Afigbo’s response is the Africa Deep Tech Foundation (ADTF), a community-driven initiative he convenes to tackle these root causes head-on. Launched to bridge Africa’s tech potential, ADTF connects operators, researchers, policymakers, and entrepreneurs across the continent and diaspora. It focuses on building three interlocking stacks: infrastructure (compute, connectivity, energy-aware solutions), talent (upskilling, education reform advocacy), and catalytic capital (de-risking bold ideas through grants, challenges, and networks).
The foundation’s work is already visible. The Africa Deep Tech Challenge (2025 edition) identified and supported breakthrough innovators with equity-free grants, mentorship, and investor access, targeting solutions that thrive despite Africa’s unique constraints like unreliable power and connectivity. Winners and participants are pushing boundaries in areas from localized AI models to offline-capable systems and XR for education. The Africa Deep Tech Conference (2026 edition in Lagos) drew builders to discuss real constraints and lessons, from energy-efficient AI to robotics for local industries.
Afigbo’s writings and talks amplify the structural critique. In pieces on Sub-Saharan Africa’s talent shortage, he argues university curricula often leave graduates unequipped for industry demands, calling for systemic reform.

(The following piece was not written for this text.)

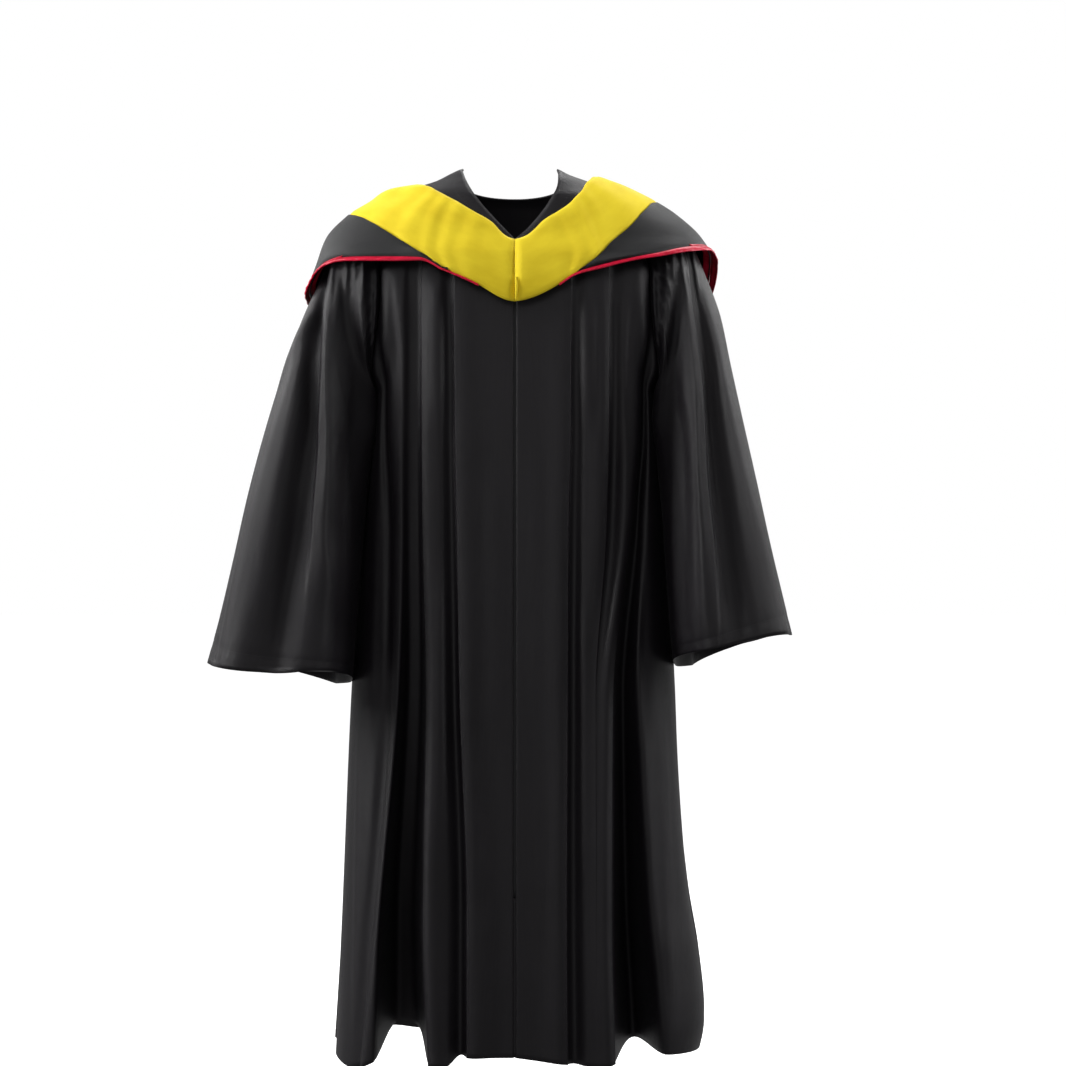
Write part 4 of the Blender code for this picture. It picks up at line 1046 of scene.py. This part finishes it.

On AI’s energy problem, he warns that Africa’s limited electricity capacity could exclude it from training large models, pushing for edge computing, smaller localized models, and NPUs over power-hungry GPUs. His contributions to ADTF’s directory highlight priorities: Alexa-like models for African languages, offline compute solutions, XR education tools, and more.
This isn’t abstract advocacy. ADTF blends research, community events (salons, podcasts), and practical support to make deep tech viable here. By de-risking experiments and connecting diaspora talent, it aims to shift Africa from consumer of global tech to creator of resilient, context-aware breakthroughs.
In Lagos, where infrastructure failures are daily realities, Afigbo’s approach resonates. Startups must build for offline sync, lightweight APIs, and local compute, principles ADTF promotes. The foundation’s growth, board members like Judith Okonkwo, events drawing continental participation, shows momentum.
Africa’s deep tech future depends on addressing structural gaps: education mismatches, energy deficits, compute scarcity. Afigbo isn’t waiting for external fixes. Through ADTF, he’s architecting the infrastructure, talent, and capital needed to unlock the continent’s next decade of innovation—one challenge, conference, and bold idea at a time.